You are not allowed to go too hard in cat B-D. It is not forbidden to be too strong though. So as long as you are too strong for your category but manage your performance as to stay within cat limits, then you are a favorite in the race. You don’t always win, but you will win more than your fair share, and you can keep winning indefinitely. ZwiftPower will not upgrade you.
This does not sit well with a sport in my opinion. We should move to a results-based category system, like in real-life sports. Be as strong as you can. Race as hard as you like. Win any race where you are the strongest. But if you keep getting great results in your category time and again over a season, then it’s time for you to get an upgrade. But not because you went too hard but because you did too well too often.
Thus a sandbagger, going well over the current cat limits, will win legitimately but will get an upgrade soon enough into a category where he is no longer that superior and dominant, and you won’t have to face him anymore. And thus a cruiser can still cruise if he likes, i.e. he can still choose to not go too hard in a race, but he can no longer make less effort than you and still win over and over. If he does go for wins, then he will be upgraded, just like the sandbagger, and he will no longer suck your wheel in your races.

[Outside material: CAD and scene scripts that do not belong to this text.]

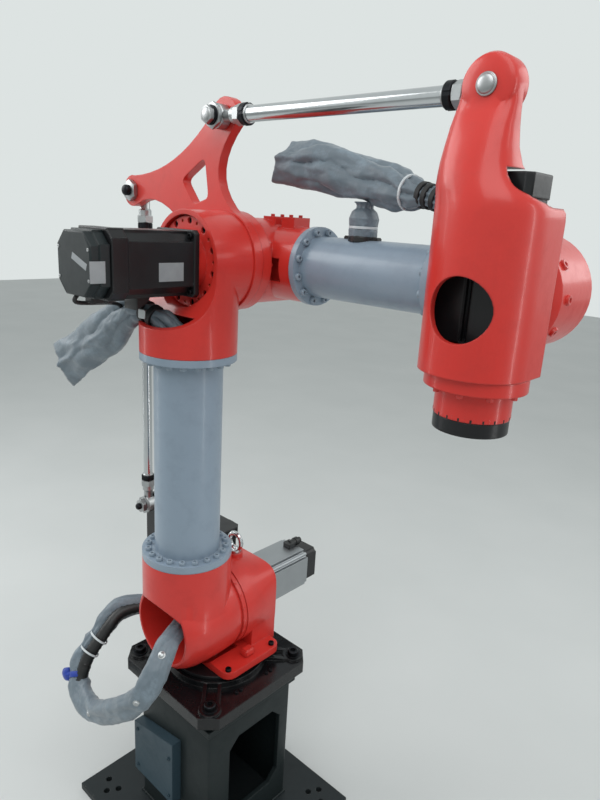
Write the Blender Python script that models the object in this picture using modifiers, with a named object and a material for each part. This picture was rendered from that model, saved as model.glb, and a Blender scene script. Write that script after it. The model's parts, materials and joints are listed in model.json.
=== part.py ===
"""Industrial robot arm with two parallel linkages, on its steel pedestal.

The frame stands on the floor with its origin on the waist axis. +Z is up, +X
points along the forearm, and +Y is the side on which the forearm lies. Every
piece is modelled where it stands with the lower arm upright and the forearm
level.
"""

import math

import bmesh
import bpy
from mathutils import Matrix, Vector

# Lengths are in metres.
MM = 0.001

# Joint places and links
SHOULDER_X = -25 * MM
SHOULDER_Z = 595 * MM
LOWER_ARM_LENGTH = 842 * MM
FOREARM_LENGTH = 611 * MM
HEAD_OFFSET = 18 * MM
LEVER_REACH = 334 * MM
LEVER_RISE = 140 * MM
MAST_RISE = 286 * MM
COLUMN_Y = -77 * MM
FOREARM_Y = 147 * MM
TOOL_Y = -7 * MM

# Gaps between neighbours
TOUCH = 0.3 * MM
RUNNING_GAP = 0.6 * MM
OVERRUN = 5 * MM
WELD_DISTANCE = 0.01 * MM

# Floor plate and pedestal
PLATE_LENGTH = 540 * MM
PLATE_WIDTH = 486 * MM
PLATE_THICK = 20 * MM
POST_SIDE = 270 * MM
POST_WALL = 12 * MM
POST_HEIGHT = 364 * MM
POST_CORNER = 8 * MM
CUT_OUT_WIDTH = 170 * MM
CUT_OUT_HEIGHT = 230 * MM
CUT_OUT_CLIP = 28 * MM
CUT_OUT_DROP = 60 * MM
CUT_OUT_SHIFT = 15 * MM
TOP_PLATE_SIDE = 286 * MM
TOP_PLATE_THICK = 16 * MM
SIDE_BOX_LENGTH = 160 * MM
SIDE_BOX_DEPTH = 26 * MM
SIDE_BOX_HEIGHT = 180 * MM
SIDE_BOX_SLOPE = 30 * MM
SIDE_BOX_DROP = 84 * MM
SIDE_BOX_SHIFT = -50 * MM

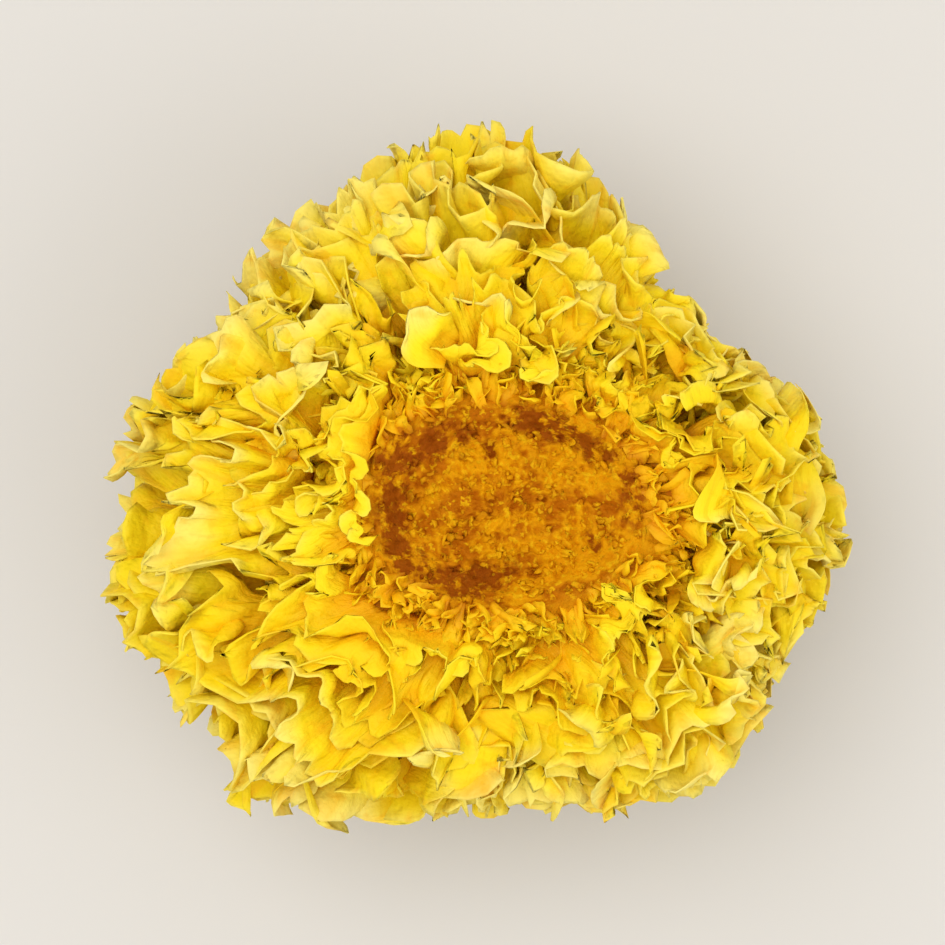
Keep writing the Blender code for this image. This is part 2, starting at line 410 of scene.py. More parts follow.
def makeCurl(random, tier, turn):
    form = curlForm
    below = random.uniform(*tier["curlAngles"])
    direction = directionOf(np.array(rimDirection(turn) - math.radians(below)), np.array(turn))
    start = direction * (rootRadius(direction) - form["sunken"])
    start[2] = min(start[2], base["rimHeight"] - form["belowRim"])
    flat = np.array([math.cos(turn), math.sin(turn), 0.0])
    grow = direction + flat * random.uniform(*form["sideways"])
    grow = grow + random.normal(size=3) * form["scatter"]
    grow /= np.linalg.norm(grow)
    length = random.uniform(*tier["curlLength"])
    fullShare = min(max(below, 0.0) / form["fullLengthBelow"], 1.0)
    length *= form["rimLength"] + (1.0 - form["rimLength"]) * fullShare
    tip = start + grow * length
    tipReach, startReach = np.linalg.norm(tip), np.linalg.norm(start)
    room = headRadius(tip / tipReach) - form["insideHead"] - startReach
    growth = tipReach - startReach
    length *= min(1.0, max(form["leastLength"], room / max(growth, form["leastGrowth"])))
    roomAbove = base["rimHeight"] + form["standAbove"] - start[2]
    length = min(length, roomAbove / max(grow[2], form["leastClimb"]))
    blade = makeBlade(random, form, rootMiddle + start, grow, length, random.uniform(*form["width"]))
    blade["out"] = form["outStart"] + form["outGrowth"] * blade["along"]
    blade["out"] = blade["out"] + form["outPerDegree"] * max(below, 0.0)
    return blade


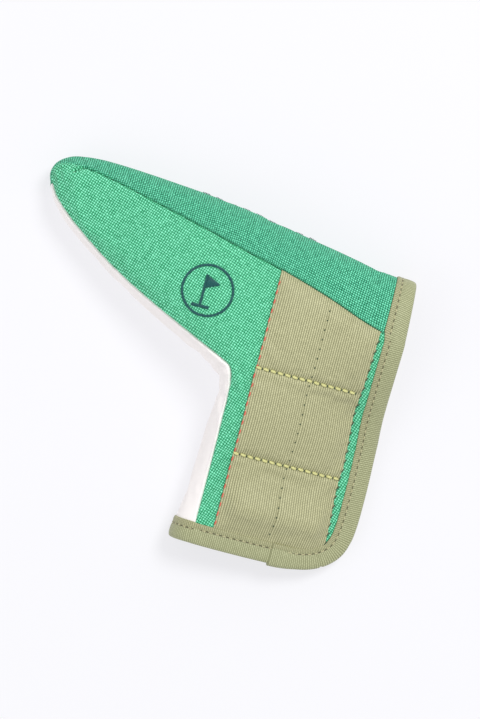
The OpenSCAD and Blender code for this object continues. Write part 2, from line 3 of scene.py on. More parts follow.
import bpy
import numpy as np
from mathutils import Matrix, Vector
from mathutils.kdtree import KDTree


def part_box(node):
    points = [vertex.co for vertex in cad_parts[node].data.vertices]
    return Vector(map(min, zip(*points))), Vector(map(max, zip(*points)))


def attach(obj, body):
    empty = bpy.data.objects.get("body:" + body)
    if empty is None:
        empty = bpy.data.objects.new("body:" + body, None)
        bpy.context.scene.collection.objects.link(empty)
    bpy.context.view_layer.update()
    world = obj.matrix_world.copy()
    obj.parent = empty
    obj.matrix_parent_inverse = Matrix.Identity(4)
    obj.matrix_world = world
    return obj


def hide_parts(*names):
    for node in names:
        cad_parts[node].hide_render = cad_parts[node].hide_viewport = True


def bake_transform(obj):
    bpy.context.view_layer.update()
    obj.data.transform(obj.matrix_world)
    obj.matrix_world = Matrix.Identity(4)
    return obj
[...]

A Zwift with results-based categories is a healthier Zwift. And a more fun Zwift. Fun is Fast. And Fun is Fair!
So there was a difference between cat C and cat A but was it just random or what is large enough to be statistically significant, i.e. so large that it is unlikely that it was caused by chance?
We only had 52 races in cat A. Comparing the first 52 races in cat C with the entire sample of cat A with the Mann-Witney U-test, we get a p-value of 0.088. So it’s not statistically significant at a 5% confidence level (although at the 10% level). I will come back with a larger sample, e.g. 100 races in each category, as I am convinced that the difference will stand and will then be statistically significant.